August 6, 2009 by Brad

Companies that remain static and don’t evolve will eventually lose their profit margins and sink into oblivion. At Setpoint, as we try and adapt to the changing landscape I have noticed several things in dealing with deciding our company’s direction.

First, change is hard. It is much easier to continue doing what has been done in the past, even if it is not getting the results it used to, and rarely have I seen an idea that just works right out of the gate.

You can’t do everything, and if you try to, it will result in spreading your resources (money, time, people) so thin that you cannot be successful at anything. One of the hardest things is, deciding what not to do.

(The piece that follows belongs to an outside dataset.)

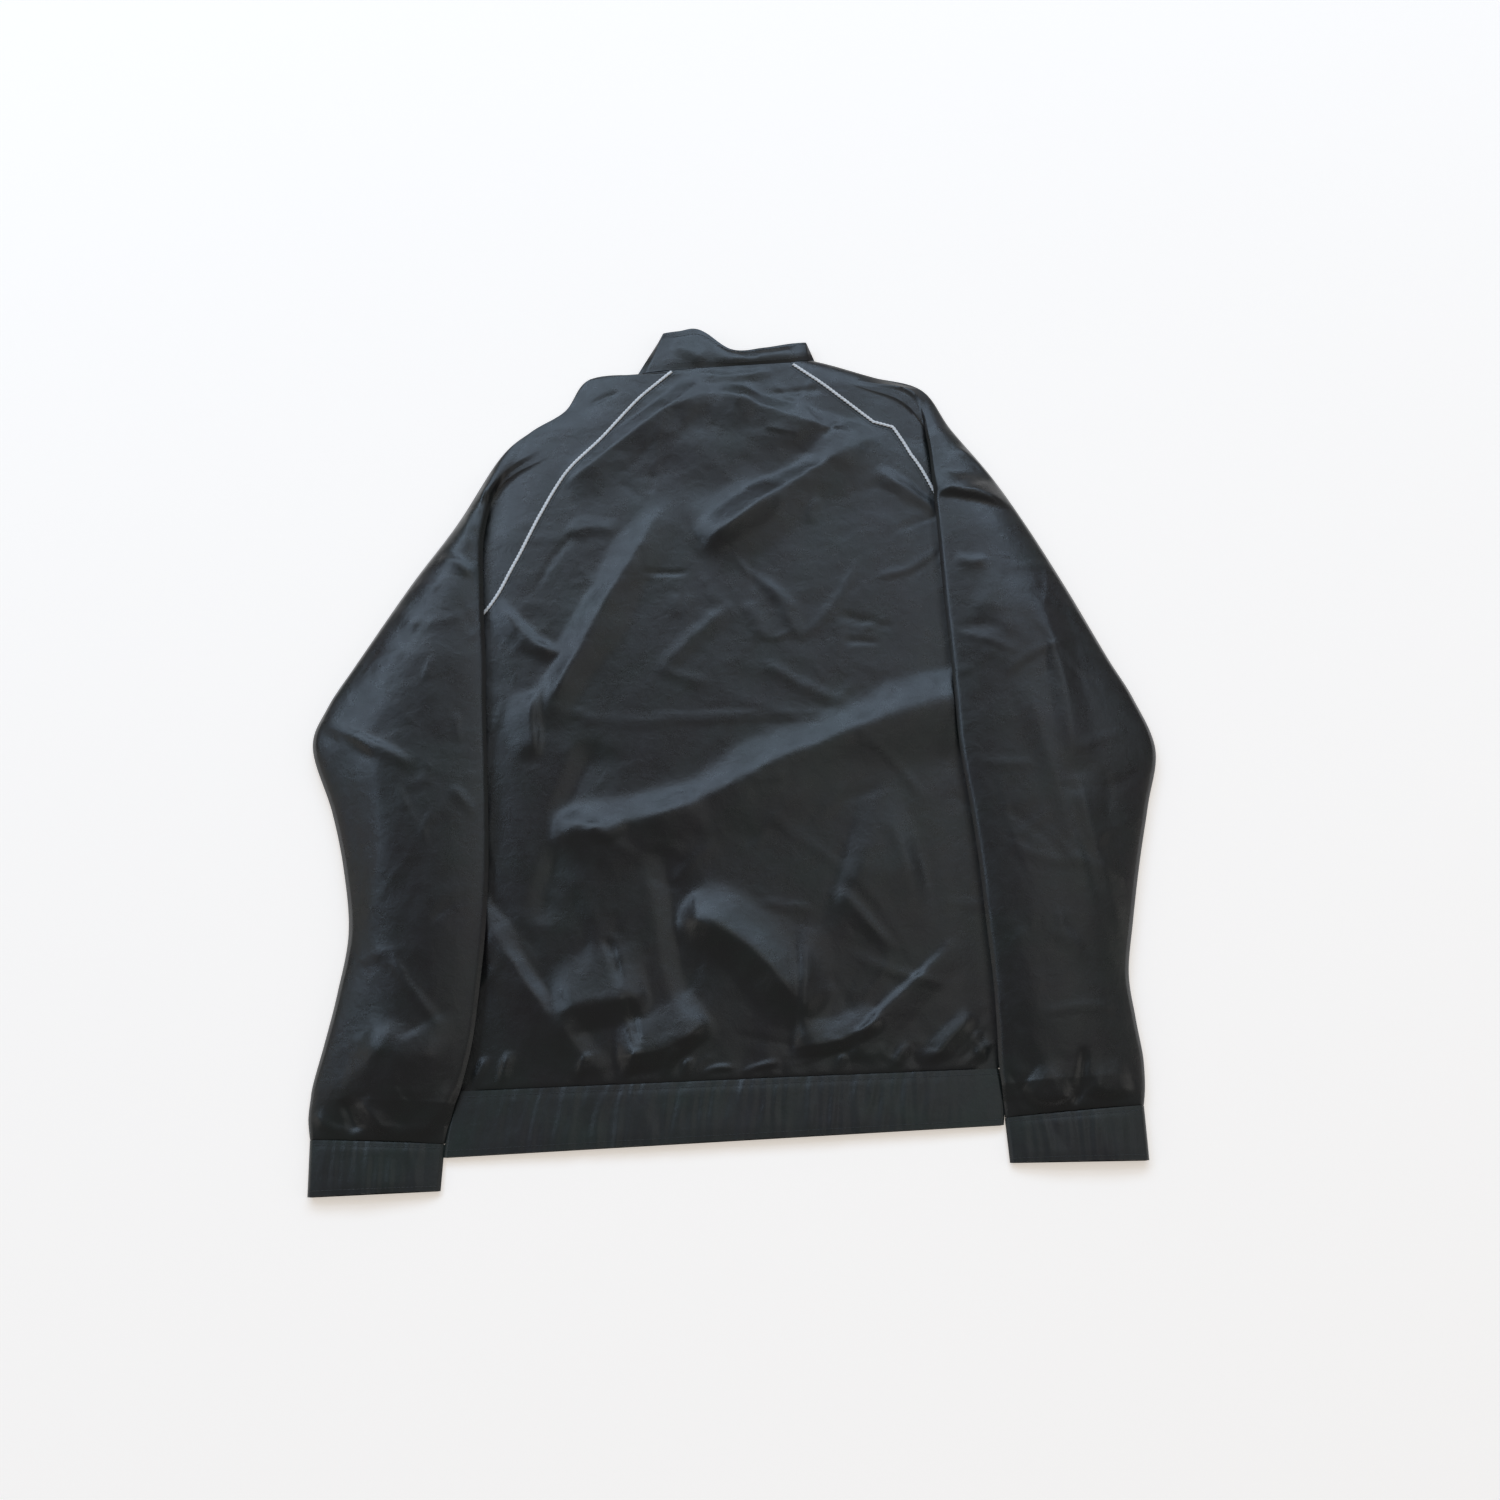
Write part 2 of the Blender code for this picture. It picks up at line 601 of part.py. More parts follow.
def build_cuff(side):
    """An elastic cuff that hangs on from the last row of its sleeve."""
    sleeve = SLEEVES[side]
    inner = np.array([sleeve["edge_x"][-1], sleeve["edge_y"][-1] - SEAM_GAP])
    outer = np.array([sleeve["outer_x"][-1], sleeve["outer_y"][-1] - SEAM_GAP])
    inner_corner, outer_corner = zip(*CUFF_CORNERS[side].values())
    outer_top = 2 * sleeve["roll"][-1]
    rows = []
    for height, swell in BAND_ROWS:
        low_inner = mix(inner, np.array(inner_corner), height)
        low_outer = mix(outer, np.array(outer_corner), height)
        crown = sleeve["crown"][-1] + swell
        rows.append(band_ring(low_inner, low_outer, CUFF_GATHERS, EDGE_ROLL, outer_top, crown, 6))
    cloth("cuff_" + side, rows, WALL, ELASTIC, 0.5, tube_from=0, flip=side == "right")


def build_collar():
    """The collar, a band that starts and ends at the zip and folds over at both shoulders."""
    stations = np.linspace(0, len(COLLAR["back"]) - 1, 4 * (len(COLLAR["back"]) - 1) + 1)
    base_y = np.where(COLLAR["base_y"] > 0, COLLAR["base_y"], front_neck_y(COLLAR["base_x"]))
    height = np.array([0.0, 0.25, 0.5, 0.75, 1.0])
    rows = []
    for station in stations:
        base_x = on_lines(COLLAR["base_x"], station)
        base = np.array([base_x, on_lines(base_y, station)])
        top = np.array([on_curve(COLLAR["top_x"], station), on_curve(COLLAR["top_y"], station)])
        back = on_lines(COLLAR["back"], station)
        gap = SEAM_GAP + FOLDED_SEAM_GAP * 4 * back * (1 - back)
        base = base + (top - base) * gap / np.hypot(*(top - base))
        plan = mix(base, top, height[:, None])
        arch = on_lines(COLLAR["bulge"], station) * np.sin(np.pi * height)
        back_z = mix(back_height(*base), COLLAR_BACK_TOP, height) + arch
        turned = np.clip(4 * back - 1.5, 0, 1)
        rows.append(np.column_stack((plan, mix(NECK_LIFT, back_z, turned))))
    cloth("collar", rows, WALL, NYLON, 0.42, flip=True)


def build_zip_tape():
    """Both tapes and the closed coil: a flat strip with the coil standing out below it."""
    slit_end = on_curve(SEAMS["left"]["front_y"], (SLIT_ROWS - 1) / 2)
    slit_end = mix(slit_end, on_curve(SEAMS["right"]["front_y"], (SLIT_ROWS - 1) / 2), 0.5)
    y = np.linspace(slit_end + 1, COLLAR_TOP_Y - RUNNING_GAP, 24)
    half, coil = TAPE_WIDTH / 2, COIL_WIDTH / 2
    profile = [(-half, 0), (-half, TAPE_THICKNESS), (half, TAPE_THICKNESS), (half, 0),
               (coil, 0), (coil, -COIL_DEPTH), (-coil, -COIL_DEPTH), (-coil, 0)]
    vertices = []
    for place in y:
        seat = zip_seat(place)
        vertices += [(ZIP_X + across, place, seat + up) for across, up in profile]
    face_outwards(add_object("zip_tape", vertices, bar_faces(len(y), len(profile)), TAPE, 0.7))


def zip_seat(y):
    """Underside of the tape, on the inside of the front."""
    return neck_lift(ZIP_X, y) + WALL + ZIP_TAPE_GAP


def plate(name, outline, axis, low, high, look, origin=(0, 0, 0)):
    """A flat plate whose outline, in the two axes other than the given one, is pushed along it."""
    vertices = []
    for level in (low, high):
        vertices += [(*point[:axis], level, *point[axis:]) for point in outline]
    made = add_object(name, vertices, bar_faces(2, len(outline)), *look, sharp=30, origin=origin)
    face_outwards(made)
    return made


def unite(body, addition):
    """Join a second solid into a first, and keep the second as a hidden guide."""
    union = body.modifiers.new(addition.name, "BOOLEAN")
    union.operation = "UNION"
    union.object = addition
    addition.hide_render = True
    addition.display_type = "WIRE"


METAL_LOOK = (ENAMEL, 0.38, 0.6)


def build_slider():
    """The slider: two plates joined past the end of the coil, and a bridge under the outer one."""
    seat = zip_seat(COLLAR_TOP_Y)
    inner = seat + TAPE_THICKNESS + RUNNING_GAP
    outer = seat - COIL_DEPTH - RUNNING_GAP
    nose = COLLAR_TOP_Y + 0.1
    plates = [(SLIDER_START, inner + PLATE), (SLIDER_END, inner + PLATE), (SLIDER_END, outer - PLATE),
              (SLIDER_START, outer - PLATE), (SLIDER_START, outer), (nose, outer), (nose, inner),
              (SLIDER_START, inner)]
    half = SLIDER_WIDTH / 2
    slider = plate("zip_slider", plates, 0, ZIP_X - half, ZIP_X + half, METAL_LOOK)
    roof = outer - PLATE
    floor = roof - BRIDGE_ROOM
    into_plate = roof + PLATE / 3
    bridge = [(BRIDGE_START, into_plate), (BRIDGE_START, floor - BRIDGE_BAR),
              (BRIDGE_END, floor - BRIDGE_BAR), (BRIDGE_END, into_plate),
              (BRIDGE_END - BRIDGE_FOOT, into_plate), (BRIDGE_END - BRIDGE_FOOT, floor),
              (BRIDGE_START + BRIDGE_FOOT, floor), (BRIDGE_START + BRIDGE_FOOT, into_plate)]
    half = BRIDGE_WIDTH / 2
    unite(slider, plate("slider_bridge", bridge, 0, ZIP_X - half, ZIP_X + half, METAL_LOOK))
    return roof - BRIDGE_ROOM / 2


def build_pull_tab(pin_z):
    """The pull tab, whose crossbar turns inside the bridge; it lies towards the hem."""
    origin = (ZIP_X, CROSSBAR_Y, pin_z)
    inside = BRIDGE_WIDTH / 2 + 0.4
    outside = inside + TAB_ARM
    tab_top = CROSSBAR_Y - TAB_ARM_LENGTH
    foot = tab_top - PLATE / 3
    bar = CROSSBAR / 2
    arms = [(-outside, CROSSBAR_Y + bar), (outside, CROSSBAR_Y + bar), (outside, foot), (inside, foot),
            (inside, CROSSBAR_Y - bar), (-inside, CROSSBAR_Y - bar), (-inside, foot), (-outside, foot)]
    arms = [(ZIP_X + x, y) for x, y in arms]
    half = TAB_WIDTH / 2
    corner = 1.2
    end = tab_top - TAB_LENGTH
    outline = [(-half + corner, tab_top), (half - corner, tab_top), (half, tab_top - corner),
               (half, end + corner), (half - corner, end), (-half + corner, end),
               (-half, end + corner), (-half, tab_top - corner)]
    outline = [(ZIP_X + x, y) for x, y in outline]
    half = TAB_THICKNESS / 2
    tab = plate("zip_pull_tab", outline, 2, pin_z - half, pin_z + half, METAL_LOOK, origin)
    unite(tab, plate("tab_arms", arms, 2, pin_z - bar, pin_z + bar, METAL_LOOK))


def recentre():
    """Put the origin on the surface, under the middle of the garment's box."""
    bpy.context.view_layer.update()
    graph = bpy.context.evaluated_depsgraph_get()
    low = np.full(3, np.inf)
    high = np.full(3, -np.inf)
    for made in bpy.context.collection.objects:
        if made.hide_render:
            continue
        shape = made.evaluated_get(graph)
        mesh = shape.to_mesh()
        points = np.array([made.matrix_world @ vertex.co for vertex in mesh.vertices])
        low = np.minimum(low, points.min(axis=0))
        high = np.maximum(high, points.max(axis=0))
        shape.to_mesh_clear()
    shift = Vector(((low[0] + high[0]) / -2, (low[1] + high[1]) / -2, -low[2]))
    for made in bpy.context.collection.objects:
        made.location += shift


for old in list(bpy.data.objects):
    bpy.data.objects.remove(old, do_unlink=True)

build_back_panel()
build_front_panel()
for arm in SLEEVES:
    build_sleeve(arm)
    build_cuff(arm)
    build_piping(arm)
build_hem_band()
build_collar()
build_zip_tape()
build_pull_tab(build_slider())
recentre()
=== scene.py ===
"""Looks of a half-zip windbreaker that lies flat with its back up.

Lengths are millimetres until a mesh is made. X runs across the garment and Y from hem to neck, both
measured from the middle of the hem. Z is up from the surface that the garment lies on. The tables
and the height of the back without its folds are those of the solids. Folds, gathers and seams follow.
"""
import json
import math

import bpy
import numpy as np
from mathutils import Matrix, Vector


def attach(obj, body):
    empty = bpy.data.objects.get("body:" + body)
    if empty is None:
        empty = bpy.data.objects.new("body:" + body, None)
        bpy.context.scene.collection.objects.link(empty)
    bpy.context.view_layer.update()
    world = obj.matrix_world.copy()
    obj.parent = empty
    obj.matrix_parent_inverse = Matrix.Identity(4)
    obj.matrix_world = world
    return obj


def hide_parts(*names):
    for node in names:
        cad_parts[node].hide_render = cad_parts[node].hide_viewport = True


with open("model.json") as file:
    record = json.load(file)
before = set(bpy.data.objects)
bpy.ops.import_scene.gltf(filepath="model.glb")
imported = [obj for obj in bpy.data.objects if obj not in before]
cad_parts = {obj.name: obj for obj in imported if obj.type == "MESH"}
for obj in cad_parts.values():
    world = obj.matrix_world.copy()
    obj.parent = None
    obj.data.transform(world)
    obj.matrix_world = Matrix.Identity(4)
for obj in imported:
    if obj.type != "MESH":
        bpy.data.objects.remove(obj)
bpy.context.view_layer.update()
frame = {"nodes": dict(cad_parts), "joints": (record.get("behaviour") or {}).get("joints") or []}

MM = 0.001                  # metres in a millimetre

# ---------------------------------------------------------------- the solids' own sizes

EDGE_TOP = 2.7              # top of the garment at an edge pressed flat
SEAM_GAP = 0.4
HEM_SLANT = 0.05            # rise of the hem for each millimetre to the right
HEM_TOP = 6.8
HEM_GATHERS = 46
CUFF_GATHERS = 11
BAND_RIPPLE = 0.75          # share of their full depth that the gathers show
BAND_EDGE_TOP = 5.0
BAND_SWELL = ((0.0, 0.2, 0.8, 1.0), (0.0, 0.7, 0.7, 0.0))   # share of a band's depth, swell there
ARCH_POWER = 0.75           # squareness of the arch over a tube that lies flat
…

It is difficult because you tend think that you are potentially leaving money on the table, and you may be – but you are doing it to pursue a better idea with more potential.

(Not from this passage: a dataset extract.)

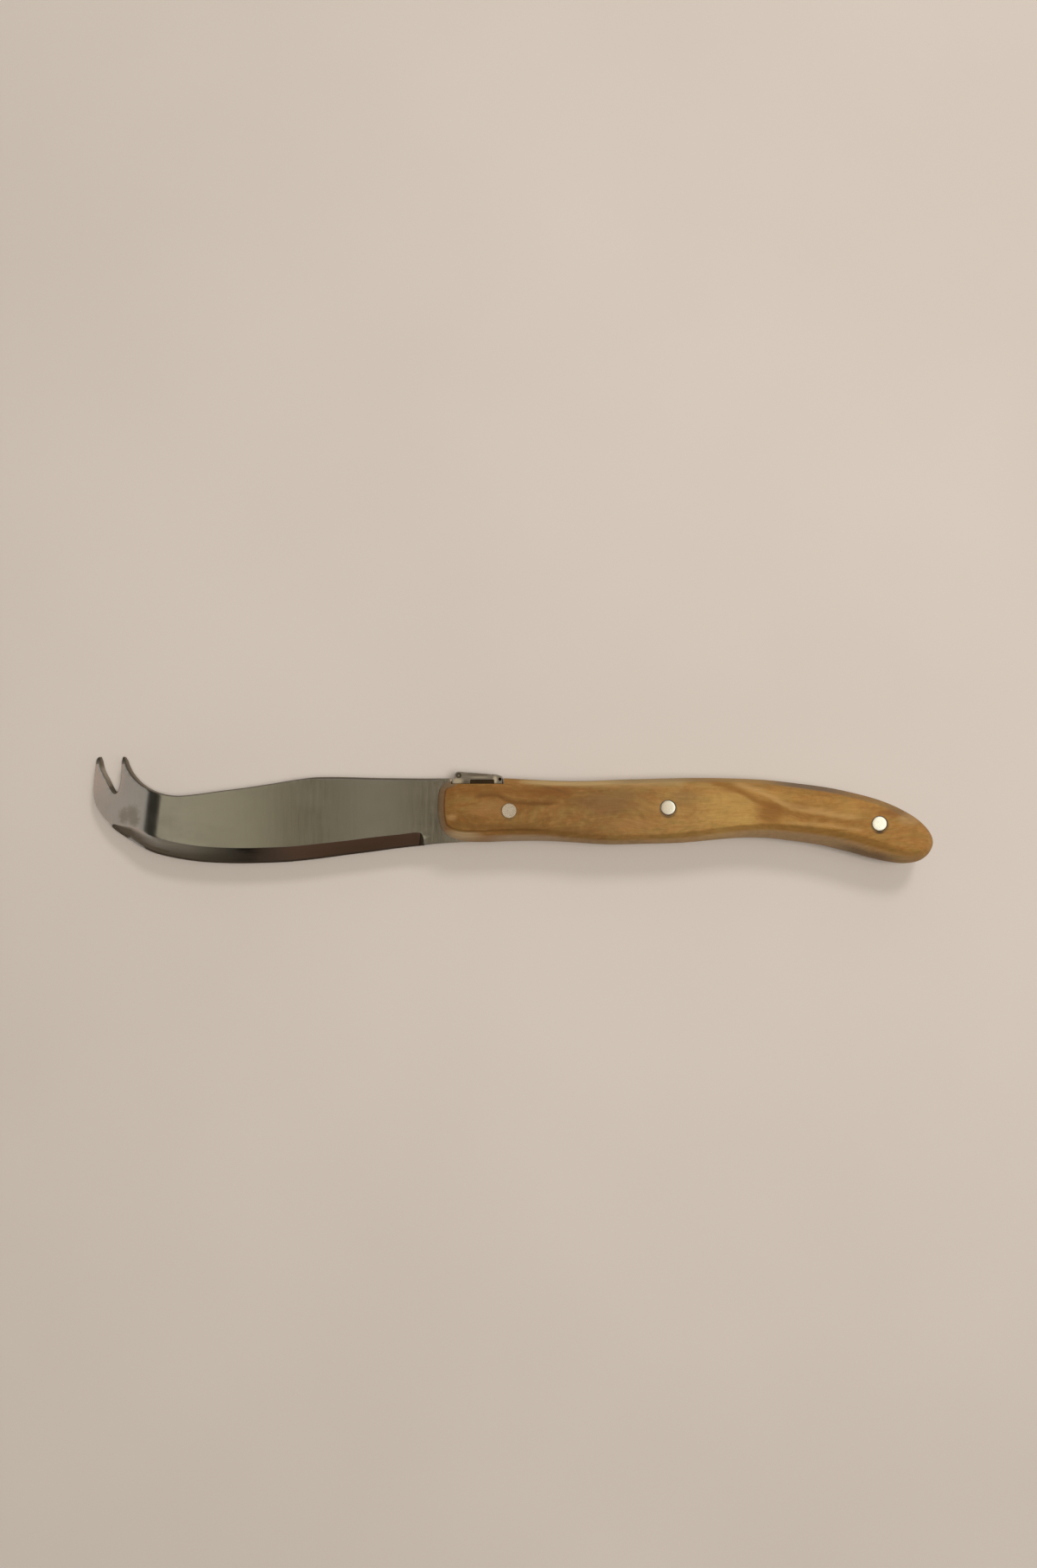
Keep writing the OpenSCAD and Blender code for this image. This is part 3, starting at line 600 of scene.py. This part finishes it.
def rivet_metal():
    m, n = material("rivet_aluminium")
    x, y, z = n.split(object_mm(n))
    scratch = n.noise(n.join(n.mul(n.add(x, y), 5.0), n.mul(n.sub(x, y), 0.8), z), 1.0, 3, 0.6)
    blotch = n.noise(n.join(x, y, z), 0.9, 2, 0.5)
    colour = n.ramp(scratch, [(0.3, (0.80, 0.79, 0.75)), (0.7, (0.91, 0.90, 0.87))], "LINEAR")
    roughness = n.map(blotch, 0.3, 0.7, 0.18, 0.26, "LINEAR")
    # the front one is browner and rougher round its rim
    px, py = n.sub(x, RIVETS["front"][0] - CENTRE[0]), n.sub(y, RIVETS["front"][1] - CENTRE[1])
    out = n.math("SQRT", n.add(n.mul(px, px), n.mul(py, py)))
    rim = n.mul(n.map(out, 1.68, 1.98), n.map(out, 3.0, 2.5))
    colour = n.mix(n.mul(rim, 0.85), colour, (0.56, 0.36, 0.18))
    roughness = n.add(roughness, n.mul(rim, 0.25))
    shader(n, Metallic=1.0, Base_Color=colour, Roughness=roughness, Normal=n.bump(scratch, 0.25, 0.00003))
    return m


def plate_metal(name, base, rough, highlights_and_shade=False):
    m, n = material(name)
    x, y, z = n.split(object_mm(n))
    marks = n.noise(n.join(n.mul(x, 0.8), n.mul(y, 5.0), n.mul(z, 0.8)), 1.0, 3, 0.6)
    blotch = n.noise(n.join(x, y, z), 0.55, 3, 0.6)
    colour = n.ramp(marks, [(0.3, tuple(c * 0.86 for c in base)), (0.7, base)], "LINEAR")
    colour = n.mix(n.map(blotch, 0.5, 0.8, 0, 0.3), colour, tuple(c * 0.6 for c in base))
    if highlights_and_shade:
        # painted highlights low at the blade's end and beside the rear scroll
        for at, rx, ry, much in (((-13.7, 7.75), 2.1, 1.2, 0.9), ((-3.75, 8.1), 0.85, 1.5, 1.0), ((-8.0, 8.75), 3.4, 0.35, 0.40)):
            colour = n.mix(n.mul(near(n, x, y, at, rx, ry), much), colour, (0.86, 0.80, 0.68))
        # darker along the upper edge, and painted shade low down before the panel
        for at, rx, ry, much in (((-8.2, 9.42), 5.2, 0.42, 0.45), ((-11.3, 7.2), 1.7, 1.2, 0.55)):
            colour = n.mix(n.mul(near(n, x, y, at, rx, ry), much), colour, (0.13, 0.105, 0.08))
    roughness = n.map(blotch, 0.3, 0.7, rough, rough + 0.1, "LINEAR")
    shader(n, Metallic=1.0, Base_Color=colour, Roughness=roughness, Normal=n.bump(marks, 0.15, 0.00003))
    return m


flat_steel = steel("steel_brushed", (0.62, 0.61, 0.59), 0.12, 0.045)
bevel_steel = steel("steel_ground", (0.62, 0.60, 0.58), 0.08, 0.06, smudge_and_reflection=False, across=False)
# the cut edges and bores take a dark base colour: painted shade, for the shaded surroundings that they mirror
shaded_cut_steel = steel("steel_cut_edge_painted_shade", (0.225, 0.19, 0.15), 0.40, 0.15, smudge_and_reflection=False, wall=True)
# painted shade on the heel of the bevel, beside the handle
shaded_heel_steel = steel("steel_heel_painted_shade", (0.115, 0.090, 0.062), 0.38, 0.15, smudge_and_reflection=False)
front_wood, back_wood = wood("olive_wood_front", False), wood("olive_wood_back", True)
rivet_finish = rivet_metal()
plate_finish = plate_metal("plate_polished", (0.41, 0.38, 0.345), 0.30, highlights_and_shade=True)
plate_dull = plate_metal("plate_dulled", (0.21, 0.18, 0.145), 0.42)
plate_panel = plate_metal("plate_sunk_panel", (0.105, 0.074, 0.046), 0.45)
plate_dark = plate_metal("plate_darkened", (0.040, 0.028, 0.020), 0.45)


# ---------------------------------------------------------------- blade
def crossing(a, b, c, d):
    """Share of the way from a to b at which it crosses from c to d, or None."""
    r, s = b - a, d - c
    den = r[0] * s[1] - r[1] * s[0]
    if abs(den) < 1e-12:
        return None
    t = ((c - a)[0] * s[1] - (c - a)[1] * s[0]) / den
    u = ((c - a)[0] * r[1] - (c - a)[1] * r[0]) / den
    return (t, u) if 0 <= t < 1 and 0 <= u < 1 else None


def blank_outline():
    """The blank's outline with the notch between the tines and the seat of the plate: x, y, bevel share, rounding."""
    blank, notch = closed_curve(SPINE + TIP + EDGE, 9), closed_curve(NOTCH, 6)
    found = []
    for i in range(len(blank)):
        a, b = blank[i, :2], blank[(i + 1) % len(blank), :2]
        if a[1] < 13.5 or a[0] > -103:
            continue
        for j in range(len(notch)):
            c, d = notch[j, :2], notch[(j + 1) % len(notch), :2]
            hit = crossing(a, b, c, d)
            if hit:
                found.append((i, j, a + (b - a) * hit[0]))
    found.sort(key=lambda f: f[0])
    (i1, j1, p1), (i2, j2, p2) = found[0], found[-1]
    rows = [(*p, ) for p in blank[:i1 + 1]] + [(*p1, 0)]
    rows += [(*notch[j, :2], 0) for j in range(j1 + 1, j2 + 1)] + [(*p2, 0)]
    rows += [(*p, ) for p in blank[i2 + 1:]]
    rows = np.array(rows)
    # the seat of the spine plate, cut square, with the slot for its tongue
    on_seat = (rows[:, 0] > SEAT_FROM) & (rows[:, 0] < SEAT_TO) & (rows[:, 1] > 6)
    k = np.flatnonzero(on_seat)
    top_r = np.interp(SEAT_TO, [rows[k[0], 0], rows[k[0] - 1, 0]], [rows[k[0], 1], rows[k[0] - 1, 1]])
    top_l = np.interp(SEAT_FROM, [rows[k[-1] + 1, 0], rows[k[-1], 0]], [rows[k[-1] + 1, 1], rows[k[-1], 1]])
    seat = [(SEAT_TO, top_r), (SEAT_TO, SEAT_Y), *[t for t in TONGUE[::-1]], (SEAT_FROM, SEAT_Y), (SEAT_FROM, top_l)]
    dense = []
    for a, b in zip(seat, seat[1:]):
        steps = max(1, round(math.dist(a, b) / 0.6))
        dense += [(a[0] + (b[0] - a[0]) * s / steps, a[1] + (b[1] - a[1]) * s / steps, 0) for s in range(steps)]
    dense.append((*seat[-1], 0))
    rows = np.vstack([rows[:k[0]], dense, rows[k[-1] + 1:]])
    kept = [rows[0]]
    for row in rows[1:]:
        corner = min(math.dist(row[:2], p1), math.dist(row[:2], p2)) < 1e-6
        if corner and math.dist(row[:2], kept[-1][:2]) < 0.12:
            kept[-1] = row
        elif corner or math.dist(row[:2], kept[-1][:2]) > 0.12:
            kept.append(row)
    return np.array(kept)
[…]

We have found that some feel more passionately about an idea than others, so we have developed a rule that is simply “whoever has passion about an idea gets less than 50% of the vote”. This helps us make more objective decisions. Key message is, don’t be so in love with a strategy or idea that you can’t dispose of it when all the facts point that way.

You never have perfect information before a decision needs to be made. As a result, assumptions are made in order to make progress. The problem is, unless those assumptions are tracked and noted they tend to become facts over time, and often those assumptions are wrong. You have to revisit assumptions to validate, modify, or eliminate them to reflect new information you now have. Not doing so can lead to less than desirable outcomes.

At Setpoint we try and follow the philosophy of “fail faster”. In other words, if something is not going to work the sooner you identify it the cheaper it is for the company in terms of money, time, and people. Most ideas can be validated or eliminated without much cost or time if the key issues have been correctly identified. The few key remaining ideas can then claim your valuable resources.

The shorter iteration cycles the better; the clearer the objectives, the easier it will be to identify the key issues that need to be proved out in order to validate the direction.

These are some of the techniques we are using at Setpoint to decide our companies direction.

This process is an ongoing part of a healthy company’s life. So get on with it.